C’è della perfidia politica, ma anche un po’ personale, d’altronde comprensibile, nella reazione del direttore della Stampa Massimo Giannini allo sgarbo fattogli da Berlusconi dichiarandosi “frainteso”, o addirittura facendo smentire dal proprio staff di avergli rilasciato un’intervista per escludere, praticamente, che i due concorrenti della destra a Palazzo Chigi, Matteo Salvini e Giorgia Meloni, possano mai arrivarvi, almeno con un Draghi al Quirinale.

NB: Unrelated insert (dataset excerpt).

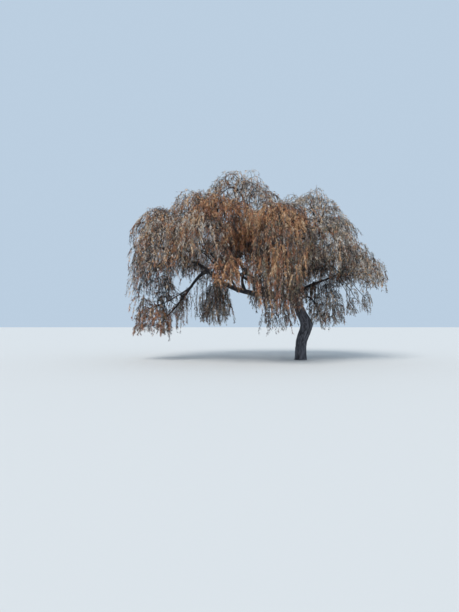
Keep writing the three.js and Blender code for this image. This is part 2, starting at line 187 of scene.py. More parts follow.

Declassato in giallo già in partenza da lui stesso, nel titolo di prima pagina, a “colloquio” il resoconto della telefonata di auguri fattagli nel giorno dell’ottantacinquesimo compleanno, senza quindi la pretesa di venderselo nelle edicole come una intervista, Giannini ha reagito a precisazioni, smentite e quant’altro con una intervista vera e propria, fatta di domande e risposte, del suo inviato Fabio Martini ad Antonio Martino. Che, tra i forzisti della primissima ora, è tra i pochi, forse l’unico oltre a Fedele Confalonieri, e a qualche familiare, ad avere con Berlusconi quello speciale tipo di rapporto -tra confidenza e autorevolezza- in grado di sopravvivere ad un dissenso anche netto e spietato.

Così Martino, 79 anni da compiere a dicembre, mitica tessera numero 2 di Forza Italia, già ministro degli Esteri e della Difesa dei primi governi di Berlusconi, liberale a 24 carati come il padre Gaetano, mitico ministro degli Esteri ai tempi dei trattati europei di Roma, non ha soltanto confermato l’inidoneità politica, diciamo così, sia di Salvini sia della Meloni, per quanto un po’ “maturata” negli ultimi tempi, a guidare un governo di centrodestra. Come egli naturalmente vorrebbe che fosse quello prossimo venturo: quando Draghi avrà compiuto la sua missione a Palazzo Chigi e nuove Camere subentreranno a quelle in cui i grillini arrivarono nel 2018 come una volta la Dc, da forza di maggioranza relativa, attorno alla quale fare ruotare gli equilibri politici.
In più, con la stessa sincerità con la quale una volta -pur senza raccontarlo nell’intervista- scrisse un biglietto a Berlusconi per esortarlo a non farsi prendere la mano, diciamo così, da donne di “molto senno e poco senso”, Martino ha amichevolmente rinfacciato all’ex presidente del Consiglio la responsabilità della curiosa situazione, a dir poco, in cui si trova il centrodestra.

“Silvio -ha detto testualmente l’amico- ha un grosso difetto: quasi sempre sbaglia nella scelta delle persone. Prenda i presidenti delle Camere: Pivetti, Casini, Fini. Quando ha fatto una scelta oculata, quella di Marcello Pera, poi non è stato conseguente”, sino a perderselo per strada. “Ma l’errore più serio -ha continuato impietosamente Martino- è un altro….Non ha coltivato una classe dirigente capace di rilanciare la sua politica”. Di che cosa quindi lui può lamentarsi adesso?, è la domanda sottintesa a questo discorso.

La stessa candidatura di Salvini o della Meloni a Palazzo Chigi nasce d’altronde, pur senza che Martino glielo abbia ricordato, dalla concessione fatta all’uno e all’altra da Berlusconi di legare la leadership effettiva, in tutti i sensi, del centrodestra alla consistenza elettorale dei partiti componenti, quando probabilmente lo stesso Berlusconi si riteneva imprudentemente imbattibile sotto questo profilo. Oggi forse egli ha cambiato opinione, ma forse troppo tardi, avendo appena affidato o riproposto al Giornale di famiglia riflessioni secondo le quali “senza il centro moderato”, evidentemente più adatto a guidare un governo, “la destra regala il Paese alla sinistra”.